Because “Natasha” and “Nikita” are not “substantially similar” as a matter of law, Hobbs’s copyright infringement claim fails as a matter of law. Therefore, we Affirm the judgment of the district court.

Footnotes

1 Although Hobbs brought his action twenty-seven years after “Nikita” was authored and eleven years after Hobbs allegedly first encountered “Nikita,” the defendants did not raise the three-year statute of limitations, see 17 U.S.C. § 507(b), as a defense in their motion to dismiss.

2 Although Hobbs did not attach the lyrics of either “Natasha” or “Nikita” to his complaint, the two songs are the central focus of the complaint. See Wright v. Associated Ins. Cos., 29 F.3d 1244, 1248 (7th Cir. 1994) (“[D]ocuments attached to a motion to dismiss are considered part of the pleadings if they are referred to in the plaintiff’s complaint and are central to his claim.”). Furthermore, Hobbs does not challenge the district court’s reliance on the lyrics of the two songs in ruling on the defendants’ motion to dismiss.

3 Thus, we do not consider whether the allegedly similar elements identified by Hobbs are entitled to copyright protection when considered alone. Nor do we review the district court’s ruling that Hobbs’s state law claims are preempted by the Copyright Act.

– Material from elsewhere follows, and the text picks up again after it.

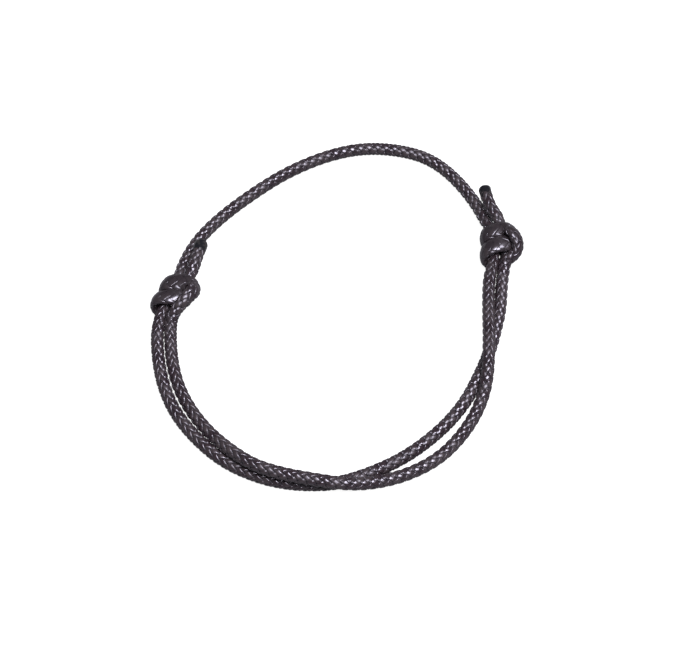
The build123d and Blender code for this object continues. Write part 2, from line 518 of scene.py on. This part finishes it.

4 In rejecting Hobbs’s “unique combination” theory, the district court relied upon our statement in Peters that “[i]f the copied parts are not, on their own, protectable expression, then there can be no claim for infringement of the reproduction right.” 692 F.3d at 632. Although we need not address whether the district court correctly interpreted Peters on this issue, we observe that there is a wealth of authority recognizing that, in certain situations, a unique arrangement of individually unprotectable elements can form an original expression entitled to copyright protection. See Feist Publ’ns, Inc. v. Rural Tel. Serv. Co., 499 U.S. 340, 362, 111 S. Ct. 1282, 113 L. Ed. 2d 358 (1991) (“The question that remains is whether [the plaintiff] selected, coordinated, or arranged these uncopyrightable facts in an original way.”); JCW Invs., Inc. v. Novelty, Inc., 482 F.3d 910, 917 (7th Cir. 2007) (“[T]he very combination of these [unprotectable] elements as well as the expression that is [the work itself] are creative.”); Bucklew v. Hawkins, Ash, Baptie & Co., 329 F.3d 923, 929 (7th Cir. 2003) (“[I]t is the combination of [unprotectable] elements, or particular novel twists given to them, that supply the minimal originality required for copyright protection.”); Roulo v. Russ Berrie & Co., 886 F.2d 931, 939 (7th Cir. 1989) (“While it is true that these elements are not individually capable of protection, just as individual words do not deserve copyright protection, it is the unique combination of these common elements which form the copyrighted material.”); see also Satava v. Lowry, 323 F.3d 805, 811 (9th Cir. 2003) (“It is true, of course, that a combination of unprotectable elements may qualify for copyright protection.”) (emphasis in original); Knitwaves, Inc. v. Lollytogs Ltd., 71 F.3d 996, 1003-04 (2d Cir. 1995) (“As the Supreme Court’s decision in [Feist] makes clear, a work may be copyrightable even though it is entirely a compilation of unprotectible elements.”). Indeed, in Peters, our conclusion that the similarities between the two songs were not individually protectable did not keep us from considering whether the plaintiff could establish a copyright infringement claim based on “all of these [unprotectable] elements in combination.” 692 F.3d at 636.

5 Nikita is actually a masculine name in Slavic countries, but it is often used as a feminine name elsewhere. See http://en.wikipedia.org/wiki/Nikita_(given_name) (last visited July 9, 2013).

6 Although both songs repeatedly use a form the phrase “will never know,” the context is somewhat different. “Natasha” refers to the “freedom you’ll never know,” whereas in “Nikita” the singer laments that he “will never know” how it feels to touch the object of his affection, and that she “will never know anything about [his] home.”

7 Indeed, even Hobbs’s first four allegedly similar elements reflect concepts that are standard fare in love songs. Love songs are replete with references to impossible love, unfulfilled desires, events that never occur, light eyes, and written correspondence between lovers. See Selena Gomez & the Scene, Love You Like A Love Song (Hollywood Records 2011) (“It’s been said and done / Every beautiful thought’s been already sung . . . .”).